Sorprenderse de que sea este Gobierno el que está perpetrando semejante cacicada sería propio de necios o de desinformados. Han ido dejando miguitas por el camino. La ofensiva judicial comenzó hace unos meses cuando nombraron fiscal general del Estado a Dolores Delgado, en aquel momento ministra de Justicia. El fiscal general siempre había sido casero, pero no hasta ese extremo. Continuaron con las interpretaciones creativas del delito de sedición y las amenazas veladas de ilegalizar a cierto partido que no les agrada. Junto a eso los ataques a jueces concretos que investigan a Podemos son la norma, no el calentón ocasional.
Acceso a la judicatura
Lo siguiente, como apuntaba en estas mismas páginas Guadalupe Sánchez el jueves pasado, podría ser la reforma en el acceso a la judicatura. Hoy es preciso superar una difícil oposición que consume varios años. En el futuro podrían tenerse en cuenta otros elementos accesorios como la afinidad ideológica con los amos del poder, de los tres poderes. En ese punto el envenenamiento ya sería letal de necesidad y no habría vuelta atrás. Pero esa y no otra es la hoja de ruta de un Gobierno en el que el PSOE pone la mayoría de los diputados y Podemos fija la agenda y nutre de ideas a la coalición.
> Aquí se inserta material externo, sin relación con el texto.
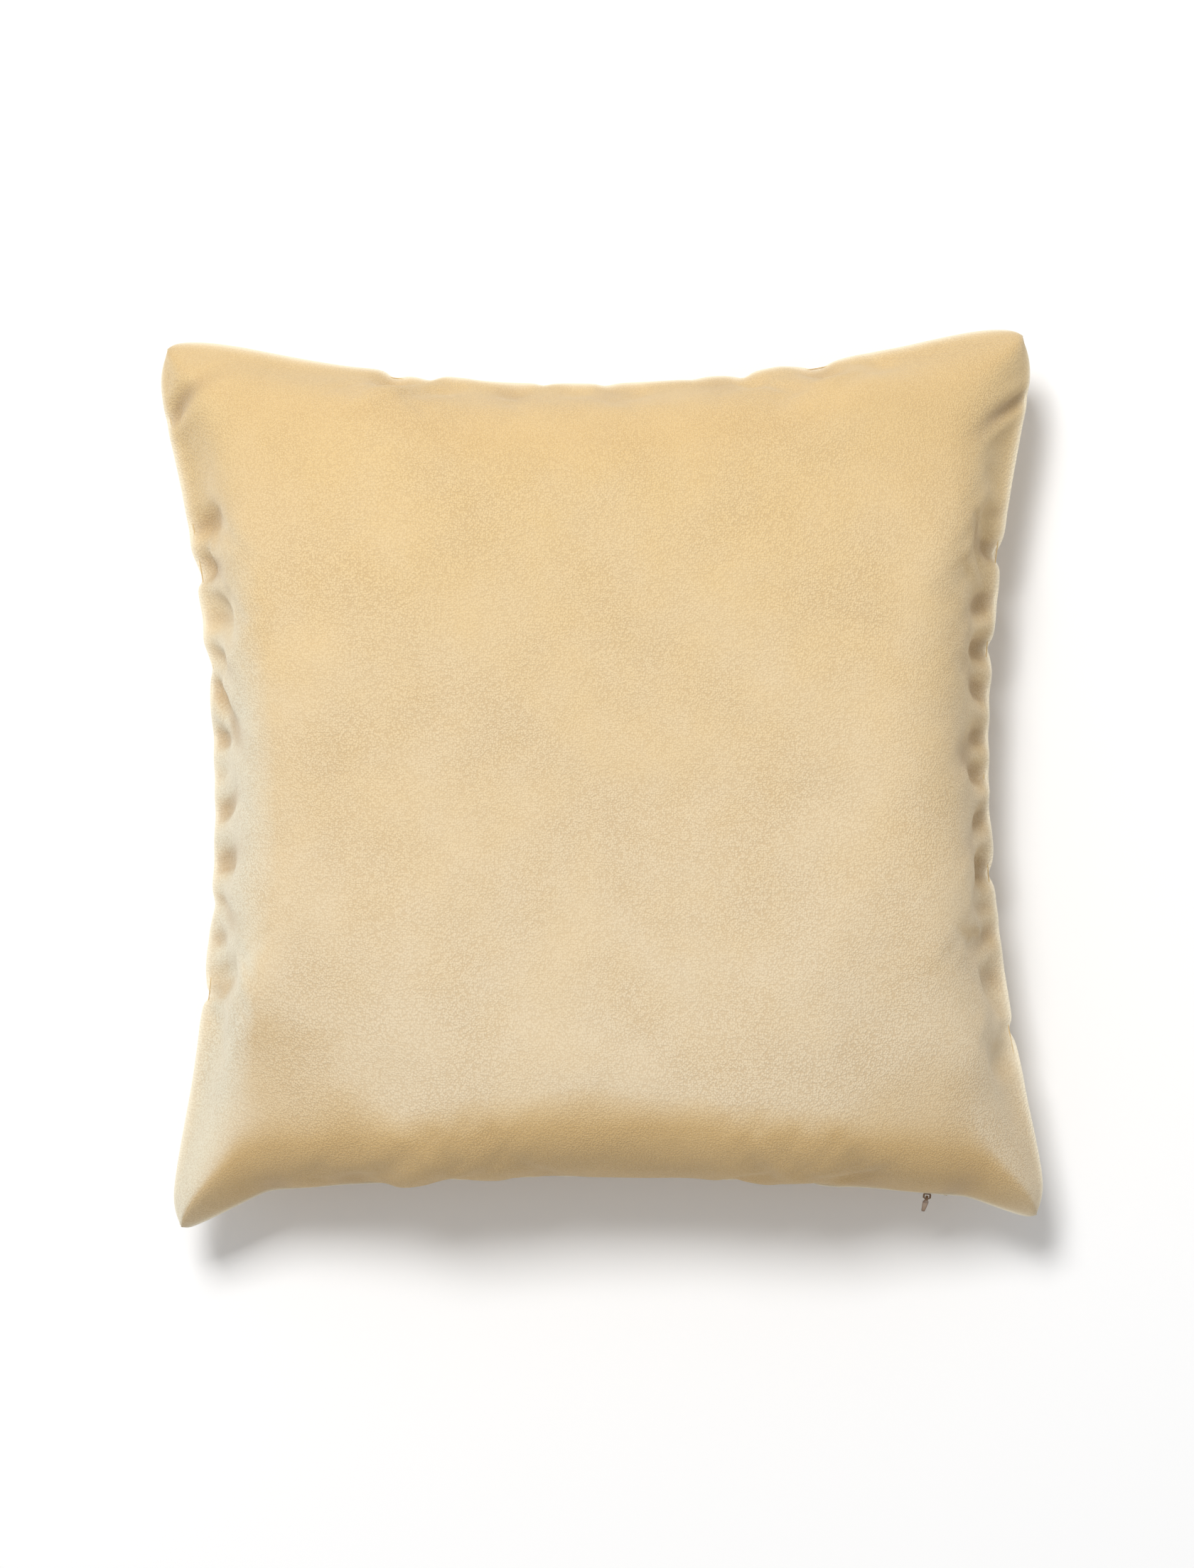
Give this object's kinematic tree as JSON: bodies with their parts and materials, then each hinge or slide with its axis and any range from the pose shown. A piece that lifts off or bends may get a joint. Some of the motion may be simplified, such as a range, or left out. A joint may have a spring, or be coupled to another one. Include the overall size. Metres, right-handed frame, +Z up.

No es extraño. Más allá del usufructo del poder Pedro Sánchez carece de una sola convicción firme tal y como hemos comprobado a lo largo de los últimos años en los que se ha dicho y desdicho con un descaro digno de asombro. Dará por bueno todo lo que le permita permanecer en la Moncloa sin importar el destrozo que su sed de poder ocasione al país. Si la promesa de poltrona es además a largo plazo hará lo que tenga que hacer y será cada vez más difícil detenerle.